Norms and Identity in Kosovo. The Troubled Relationship

  • Abstract:

    TzvetanTodorov argued a decade ago that “it is impossible to speak of identity without speaking of borders and vice-versa”. This article aims to scrutinise both variables, adding a third one: norms. In this context, the most prominent norm is territorial integrity, whose main purpose is to provide order by perpetuating the border status quo. Identities challenge this norm by reminding us that borders are human artefacts and as such they are volatile and vulnerable to human transformations. For the past two decades this assertion has become obvious in the Balkans with the disintegration of the Socialist Federal Republic of Yugoslavia (SFRY) and the eruption of multiple states. The most recent example, Kosovo, declared its independence in February 2008. Article 2 of its new constitution states that the ‘territorial integrity of the Republic of Kosovo is intact, inalienable, indivisible and protected by all means’. This case of partition has transformed the frontiers of the region but it has not resolved ‘the border issues’, which are still contested by identities placed at the wrong side of the border.

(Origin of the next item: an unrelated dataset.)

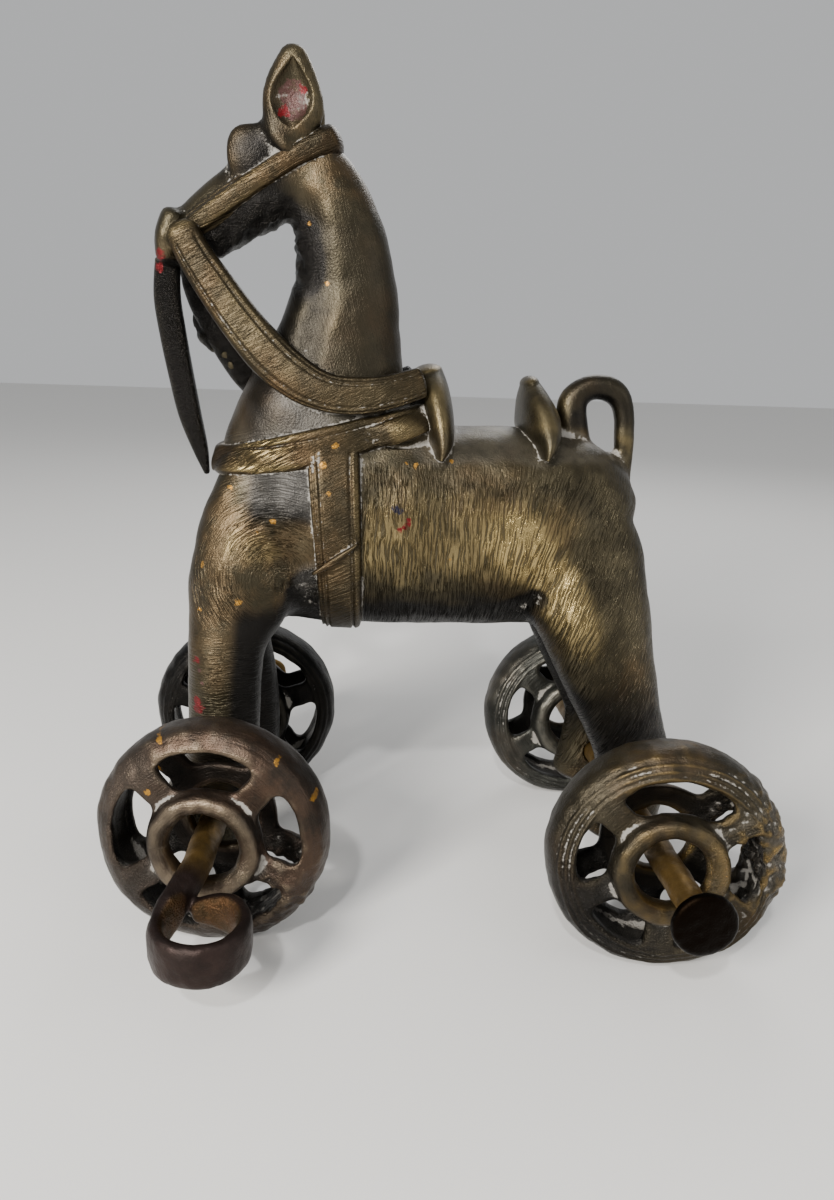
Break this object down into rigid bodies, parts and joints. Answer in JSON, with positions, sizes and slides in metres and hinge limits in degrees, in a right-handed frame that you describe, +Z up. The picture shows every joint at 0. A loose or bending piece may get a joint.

Thus, the new boundary redrawing has created more challenges (and potential for conflict) in the form of dozens of Serbian ethnic enclaves whose allegiance is (overwhelmingly) not towards Pristina but towards Belgrade. Relying mostly on fieldwork research, the article aims to explore the relation between those challenges and the principles of ‘territorial integrity’, ‘indivisibility’ and ‘inalienability’ mentioned in the Kosovo constitution.